The impact of forecasting on logistics
Accurate forecasts help reduce the number of urgent airfreight shipments and shift part of the volumes to multimodal routes. This lowers transportation costs and the carbon footprint, while stabilizing delivery schedules. In Europe and Asia, logistics operators report an 8–12% reduction in unplanned shipments after implementing forecasting systems. More predictable routes help maintain product quality and uphold SLA levels even during high-demand periods.

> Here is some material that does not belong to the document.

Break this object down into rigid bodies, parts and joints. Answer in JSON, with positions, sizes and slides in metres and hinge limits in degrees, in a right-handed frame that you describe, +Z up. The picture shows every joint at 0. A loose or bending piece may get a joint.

How to start using forecasting in your company
Implementing forecasting systems does not require an immediate transition to complex neural networks. It is important to begin with a basic level — collecting clean data and testing the model on a single category or region. This pilot helps assess accuracy and identify which parameters most influence errors.
Minimum dataset
The first step is consolidating sales, returns, and logistics reports into a unified format. Next, select a category with stable demand — for example, medium-stem roses. A basic model (such as a moving average or Prophet) is built on this dataset, followed by a comparison with actual results. Even this simple step provides insight into seasonal fluctuations and bottlenecks in the supply chain.
Scaling
After a successful pilot, forecasting can be integrated with procurement, WMS, and BI panels. This enables automated inventory recalculations and dynamic adjustment of transport routes. The next stage involves consolidating all data into a centralized repository, where ML models analyze them alongside weather, promotions, and logistics delays.
Progressive implementation gives companies operational control: forecasting becomes part of everyday decision-making rather than an occasional analytical task. This approach strengthens the resilience of the international supply chain and reduces costs over the long term.